If you choose to withdraw money from your IRA before reaching 59 1/2 years of age and you don't have an allowable reason, you can face a 10% early withdrawal penalty from the IRS in addition to any applicable taxes. If you have a Roth IRA, it's important to realize that since you've already paid taxes on your contributions, you can take them at any time and for any reason without penalty. But the same withdrawal limits apply to the portion of your account that came from investment gains.
For all non-Roth IRAs, the account owner must start withdrawing funds each year starting at age 73. Roth IRAs have no required minimum distribution (RMD) as long as the account owner is alive.

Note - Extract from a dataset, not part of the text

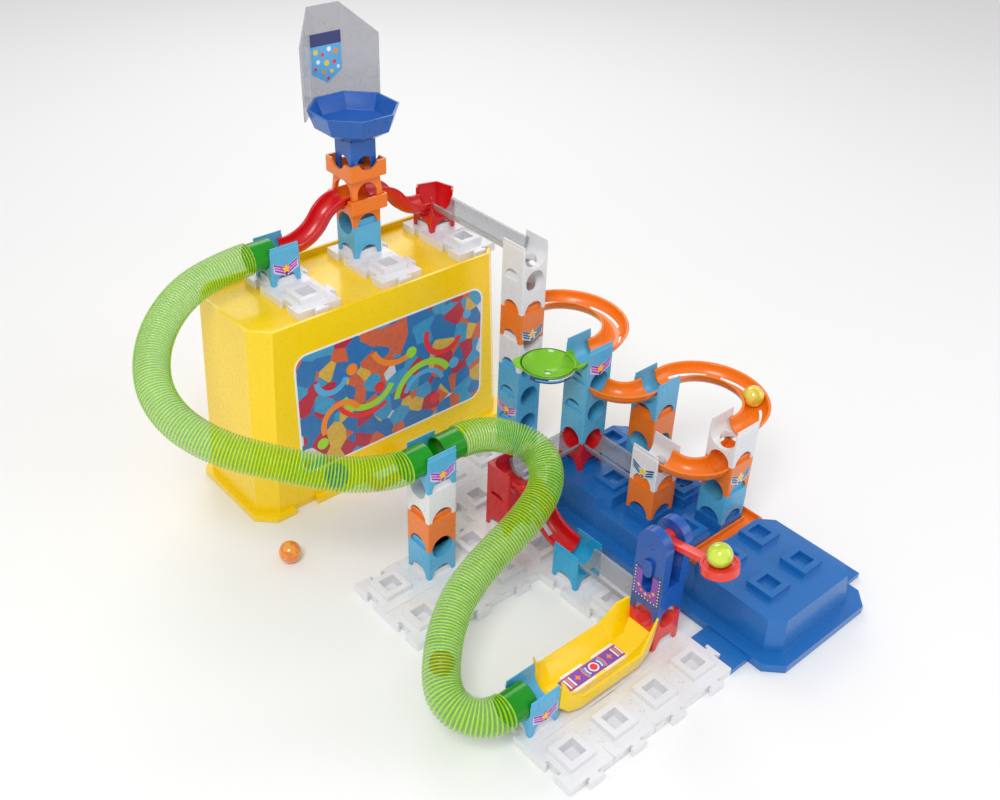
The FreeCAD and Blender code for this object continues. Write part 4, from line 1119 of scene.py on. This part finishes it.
@dataclass
class Tracks(Assembly):
    """All open tracks. Slots are shares of the length and degrees from straight down."""

    step: float = 1.5 * MM
    tilt: float = math.radians(2.5)
    arc_steps: int = 12
    straight_slots: tuple = ((0.12, 0.88, -14, 14),)
    slide_slots: tuple = ((0.25, 0.72, -13, 13),)
    curve_slots: tuple = ((0.06, 0.28, 22, 38), (0.36, 0.62, 22, 38), (0.70, 0.92, 22, 38))
    bend_slots: tuple = ((0.25, 0.75, -14, 14),)

    def straights(self) -> None:
        """The three short tracks and the long one."""
        style = TrackStyle(self.library.clear(Clear.GREY), self.straight_slots)
        x3, x5, y5 = 3 * PITCH, 5 * PITCH, 5 * PITCH
        runs = (("track_e_c", (x5, 3 * PITCH + HALF), (x5, y5 - HALF), 2, ("short_straight_tracks",)),
                ("track_c_tall", (x3 + HALF - SEAT, y5), (x5 - HALF, y5), 2, ()),
                ("track_low", (x3, PITCH + HALF), (x3, 3 * PITCH - HALF + SEAT), 1, ()),
                ("long_track", (x5, 7 * PITCH + HALF - SEAT), (x5, 10 * PITCH - HALF + 0.25 * SEAT), 7,
                 ("long_straight_track",)))
        for name, start, end, count, nodes in runs:
            z = track_height(count)
            frames = line_frames(Vector((*start, z)), Vector((*end, z)))
            self.keep(open_track("piece_" + name, frames, style), ROOT, *nodes)

    def slides(self) -> None:
        """The three red slides."""
        style = TrackStyle(self.library.paint(Paint.RED), self.slide_slots)
        x3, y5 = 3 * PITCH, 5 * PITCH
        places = (("low", Vector((x3, y5 - HALF, track_height(1))), -90, ("red_slides",)),
                  ("west", Vector((x3 - HALF, 10 * PITCH, track_height(7))), 180, ()),
                  ("east", Vector((x3 + HALF, 10 * PITCH, track_height(7))), 0, ()))
        for name, place, turn, nodes in places:
            piece = open_track("piece_slide_" + name, self.slide_frames(place, turn), style)
            self.keep(piece, ROOT, *nodes)

    def large_curves(self) -> None:
        """The two half circles that drop a little on their way round."""
        style = TrackStyle(self.library.paint(Paint.ORANGE_TRACK), self.curve_slots)
        drop = math.sin(self.tilt) * PITCH
        for name, column, row, count, nodes in (("b_c", 5, 6, 5, ("large_curves",)), ("d_f", 6, 3, 4, ())):
            centre = Vector((PITCH * column + HALF, PITCH * row,
                             PLATE + LEVEL * count - TRACK_SET / 2 - drop))
            points = arc_points(centre, PITCH, -90, 90, self.tilt)
            points.insert(0, points[0] - Vector((SEAT, 0, 0)))
            if column == 6:
                points.append(points[-1] - Vector((SEAT, 0, 0)))
            piece = open_track("piece_curve_" + name, frames_along(resample(points, self.step)), style)
            self.keep(piece, ROOT, *nodes)

    def small_curves(self) -> None:
        """The two quarter circles."""
        style = TrackStyle(self.library.paint(Paint.ORANGE_TRACK), self.bend_slots)
        for name, column, row, count, seat, nodes in (("c_d", 6, 5, 4, "x", ("small_curves",)),
                                                      ("f_e", 6, 3, 3, "y", ())):
            centre = Vector((PITCH * column - HALF, PITCH * row - HALF, track_height(count)))
            points = arc_points(centre, PITCH - HALF, 180, 270)
            if seat == "x":
                points.append(points[-1] + Vector((SEAT, 0, 0)))
            else:
                points.insert(0, points[0] + Vector((0, SEAT, 0)))
            piece = open_track("piece_bend_" + name, frames_along(resample(points, self.step)), style)
            self.keep(piece, ROOT, *nodes)

    def slide_frames(self, place: Vector, turn: float) -> list:
        """Frames of an S-shaped slide that comes down one level from a block's wall.

        Args:
            place: The point one level under the place where the slide leaves the block.
            turn: The direction in which it leaves the block, in degrees about Z.

        Returns:
            The frames from its top to its foot.
        """
        run = 2 * PITCH - BLOCK
        half_turn = 2 * math.atan(LEVEL / run)
        bend = run / (2 * math.sin(half_turn))
        points = []
        for k in range(self.arc_steps + 1):
            angle = math.pi / 2 - half_turn * k / self.arc_steps
            points.append(Vector((bend * math.cos(angle), 0, LEVEL - bend + bend * math.sin(angle))))
        for k in range(self.arc_steps, -1, -1):
            angle = -math.pi / 2 - half_turn * k / self.arc_steps
            points.append(Vector((run + bend * math.cos(angle), 0, bend + bend * math.sin(angle))))
        points.append(Vector((run + SEAT, 0, 0)))
        spin = Matrix.Rotation(math.radians(turn), 3, "Z")
        return frames_along(resample([place + spin @ point for point in points], self.step))

    def build(self) -> None:
        """Make all tracks."""
        self.straights()
        self.slides()
        self.large_curves()
        self.small_curves()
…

On the topic of withdrawals, it's important to note that you cannot borrow money from your IRA, meaning that there is no such thing as an "IRA loan." Unless you roll over your distribution from an IRA to another qualified retirement account within 60 days, the IRS will treat it as a withdrawal.
How opening an IRA works
Most major brokerage firms offer IRAs. Opening an IRA is typically a quick and easy process. While the process varies among brokerages, you'll generally have to fill out a short application to open the account, including some personal information like your Social Security number (for tax reporting purposes).
There are typically several ways to make your initial deposit, including mailing a check, drafting from your bank account, and making a wire transfer. You can also typically set up a recurring contribution from your bank account.
Related retirement topics
The Foolish bottom line
The bottom line is that if you know how IRAs work, you can understand why they are an excellent means of saving for retirement. You will also be able to make a smart decision when it comes to selecting the broker and the type of IRA that is best for you.